### OBJECTIVE
Quote exactly the lines spanning from the top of the data below to the line that contains "return outline", including both.

### PROVIDED DATA
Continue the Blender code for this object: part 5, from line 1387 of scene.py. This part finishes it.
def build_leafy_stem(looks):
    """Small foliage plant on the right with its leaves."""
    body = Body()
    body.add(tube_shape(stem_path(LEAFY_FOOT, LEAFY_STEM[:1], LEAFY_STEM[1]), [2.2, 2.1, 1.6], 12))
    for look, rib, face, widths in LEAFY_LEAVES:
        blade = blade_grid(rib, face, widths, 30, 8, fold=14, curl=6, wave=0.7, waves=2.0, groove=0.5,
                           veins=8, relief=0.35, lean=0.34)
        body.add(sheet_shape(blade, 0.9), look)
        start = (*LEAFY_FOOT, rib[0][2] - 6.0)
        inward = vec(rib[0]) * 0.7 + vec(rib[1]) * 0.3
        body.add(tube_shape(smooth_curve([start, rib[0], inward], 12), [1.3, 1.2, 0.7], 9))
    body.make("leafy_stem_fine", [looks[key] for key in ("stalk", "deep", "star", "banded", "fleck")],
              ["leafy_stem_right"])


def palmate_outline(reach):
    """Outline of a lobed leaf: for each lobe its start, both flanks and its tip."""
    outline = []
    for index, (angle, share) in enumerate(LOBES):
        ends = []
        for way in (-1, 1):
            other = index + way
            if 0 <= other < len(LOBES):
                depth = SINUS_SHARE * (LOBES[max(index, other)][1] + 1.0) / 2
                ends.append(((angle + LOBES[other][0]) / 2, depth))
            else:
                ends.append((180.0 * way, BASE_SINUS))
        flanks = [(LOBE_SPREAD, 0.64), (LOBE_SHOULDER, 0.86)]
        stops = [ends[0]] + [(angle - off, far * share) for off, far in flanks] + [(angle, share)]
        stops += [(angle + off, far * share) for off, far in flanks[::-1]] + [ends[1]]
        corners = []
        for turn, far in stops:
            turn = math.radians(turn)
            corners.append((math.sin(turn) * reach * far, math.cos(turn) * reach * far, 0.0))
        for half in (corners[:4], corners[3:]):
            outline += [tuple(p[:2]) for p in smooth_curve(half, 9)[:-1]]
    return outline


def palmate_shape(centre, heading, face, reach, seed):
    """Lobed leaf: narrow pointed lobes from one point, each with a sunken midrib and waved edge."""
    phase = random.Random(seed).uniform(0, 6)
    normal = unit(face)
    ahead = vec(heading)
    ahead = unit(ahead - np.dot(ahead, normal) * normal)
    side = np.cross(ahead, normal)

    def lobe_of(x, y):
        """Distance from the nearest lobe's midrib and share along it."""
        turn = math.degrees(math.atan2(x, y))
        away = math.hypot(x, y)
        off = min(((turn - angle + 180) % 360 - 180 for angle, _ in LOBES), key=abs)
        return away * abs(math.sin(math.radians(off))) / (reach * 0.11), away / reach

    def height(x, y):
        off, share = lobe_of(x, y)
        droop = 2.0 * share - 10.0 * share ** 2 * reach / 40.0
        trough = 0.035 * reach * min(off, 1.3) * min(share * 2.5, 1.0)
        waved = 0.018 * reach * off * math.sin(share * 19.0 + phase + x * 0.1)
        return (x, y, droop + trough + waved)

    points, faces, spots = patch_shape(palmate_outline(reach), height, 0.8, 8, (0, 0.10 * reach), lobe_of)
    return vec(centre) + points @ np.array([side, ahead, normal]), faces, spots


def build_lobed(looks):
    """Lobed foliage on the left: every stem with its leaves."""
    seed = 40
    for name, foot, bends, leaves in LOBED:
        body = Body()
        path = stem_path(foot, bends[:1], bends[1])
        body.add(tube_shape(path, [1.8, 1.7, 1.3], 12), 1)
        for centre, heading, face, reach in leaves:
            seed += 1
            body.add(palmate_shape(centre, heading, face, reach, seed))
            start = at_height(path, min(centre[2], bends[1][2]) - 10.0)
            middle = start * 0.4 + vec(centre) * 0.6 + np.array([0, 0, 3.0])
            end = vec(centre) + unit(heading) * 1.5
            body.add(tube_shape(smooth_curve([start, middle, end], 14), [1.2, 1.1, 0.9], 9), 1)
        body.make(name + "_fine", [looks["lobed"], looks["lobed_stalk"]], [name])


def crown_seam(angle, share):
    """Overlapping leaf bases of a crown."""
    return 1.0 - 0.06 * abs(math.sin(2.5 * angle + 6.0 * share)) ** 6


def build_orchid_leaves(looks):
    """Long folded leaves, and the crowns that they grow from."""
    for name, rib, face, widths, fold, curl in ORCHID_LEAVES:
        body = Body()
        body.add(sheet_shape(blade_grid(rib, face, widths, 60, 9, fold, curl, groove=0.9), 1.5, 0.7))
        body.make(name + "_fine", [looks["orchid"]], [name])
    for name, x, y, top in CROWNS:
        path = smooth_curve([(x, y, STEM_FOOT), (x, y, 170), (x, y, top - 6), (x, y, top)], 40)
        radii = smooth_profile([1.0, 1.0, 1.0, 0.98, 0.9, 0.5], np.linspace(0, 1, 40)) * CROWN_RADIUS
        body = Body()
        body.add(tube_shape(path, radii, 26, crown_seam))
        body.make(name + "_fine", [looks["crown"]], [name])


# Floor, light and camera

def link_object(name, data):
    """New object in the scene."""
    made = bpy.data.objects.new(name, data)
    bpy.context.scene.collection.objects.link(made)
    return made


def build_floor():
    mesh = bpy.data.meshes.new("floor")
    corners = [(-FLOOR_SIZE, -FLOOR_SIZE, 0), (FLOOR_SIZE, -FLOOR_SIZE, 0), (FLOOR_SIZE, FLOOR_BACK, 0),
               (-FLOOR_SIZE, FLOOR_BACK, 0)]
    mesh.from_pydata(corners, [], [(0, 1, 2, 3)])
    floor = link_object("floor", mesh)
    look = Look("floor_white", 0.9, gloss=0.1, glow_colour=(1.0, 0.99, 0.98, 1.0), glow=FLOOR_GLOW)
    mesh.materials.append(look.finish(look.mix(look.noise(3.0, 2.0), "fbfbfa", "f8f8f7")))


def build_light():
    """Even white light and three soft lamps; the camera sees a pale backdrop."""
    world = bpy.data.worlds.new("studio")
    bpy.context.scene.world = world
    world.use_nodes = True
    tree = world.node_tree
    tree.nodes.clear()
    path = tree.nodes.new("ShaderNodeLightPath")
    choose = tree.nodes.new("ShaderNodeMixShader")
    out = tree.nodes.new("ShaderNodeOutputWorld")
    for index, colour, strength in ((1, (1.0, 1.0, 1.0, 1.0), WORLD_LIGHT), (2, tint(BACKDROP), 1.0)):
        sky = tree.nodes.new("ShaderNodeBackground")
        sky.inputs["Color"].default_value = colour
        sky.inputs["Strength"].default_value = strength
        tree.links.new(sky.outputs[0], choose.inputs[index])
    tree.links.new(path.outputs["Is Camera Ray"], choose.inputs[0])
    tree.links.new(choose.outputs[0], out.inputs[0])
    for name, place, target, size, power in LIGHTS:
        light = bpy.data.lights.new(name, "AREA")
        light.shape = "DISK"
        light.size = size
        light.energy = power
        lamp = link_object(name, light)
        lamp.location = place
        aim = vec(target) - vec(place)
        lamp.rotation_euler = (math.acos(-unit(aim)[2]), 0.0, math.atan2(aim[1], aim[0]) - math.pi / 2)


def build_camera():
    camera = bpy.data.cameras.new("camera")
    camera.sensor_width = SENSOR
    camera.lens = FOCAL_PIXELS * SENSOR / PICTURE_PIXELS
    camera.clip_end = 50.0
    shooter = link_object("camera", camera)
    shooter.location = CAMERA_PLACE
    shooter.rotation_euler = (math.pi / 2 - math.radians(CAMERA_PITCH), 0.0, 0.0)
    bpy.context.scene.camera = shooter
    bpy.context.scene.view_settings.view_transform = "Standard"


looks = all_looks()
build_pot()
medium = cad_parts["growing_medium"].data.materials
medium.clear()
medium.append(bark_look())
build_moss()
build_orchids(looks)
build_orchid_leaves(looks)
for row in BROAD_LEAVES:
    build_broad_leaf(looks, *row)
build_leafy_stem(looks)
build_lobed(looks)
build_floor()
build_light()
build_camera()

### OUTPUT OF THE TASK
Continue the Blender code for this object: part 5, from line 1387 of scene.py. This part finishes it.
def build_leafy_stem(looks):
    """Small foliage plant on the right with its leaves."""
    body = Body()
    body.add(tube_shape(stem_path(LEAFY_FOOT, LEAFY_STEM[:1], LEAFY_STEM[1]), [2.2, 2.1, 1.6], 12))
    for look, rib, face, widths in LEAFY_LEAVES:
        blade = blade_grid(rib, face, widths, 30, 8, fold=14, curl=6, wave=0.7, waves=2.0, groove=0.5,
                           veins=8, relief=0.35, lean=0.34)
        body.add(sheet_shape(blade, 0.9), look)
        start = (*LEAFY_FOOT, rib[0][2] - 6.0)
        inward = vec(rib[0]) * 0.7 + vec(rib[1]) * 0.3
        body.add(tube_shape(smooth_curve([start, rib[0], inward], 12), [1.3, 1.2, 0.7], 9))
    body.make("leafy_stem_fine", [looks[key] for key in ("stalk", "deep", "star", "banded", "fleck")],
              ["leafy_stem_right"])


def palmate_outline(reach):
    """Outline of a lobed leaf: for each lobe its start, both flanks and its tip."""
    outline = []
    for index, (angle, share) in enumerate(LOBES):
        ends = []
        for way in (-1, 1):
            other = index + way
            if 0 <= other < len(LOBES):
                depth = SINUS_SHARE * (LOBES[max(index, other)][1] + 1.0) / 2
                ends.append(((angle + LOBES[other][0]) / 2, depth))
            else:
                ends.append((180.0 * way, BASE_SINUS))
        flanks = [(LOBE_SPREAD, 0.64), (LOBE_SHOULDER, 0.86)]
        stops = [ends[0]] + [(angle - off, far * share) for off, far in flanks] + [(angle, share)]
        stops += [(angle + off, far * share) for off, far in flanks[::-1]] + [ends[1]]
        corners = []
        for turn, far in stops:
            turn = math.radians(turn)
            corners.append((math.sin(turn) * reach * far, math.cos(turn) * reach * far, 0.0))
        for half in (corners[:4], corners[3:]):
            outline += [tuple(p[:2]) for p in smooth_curve(half, 9)[:-1]]
    return outline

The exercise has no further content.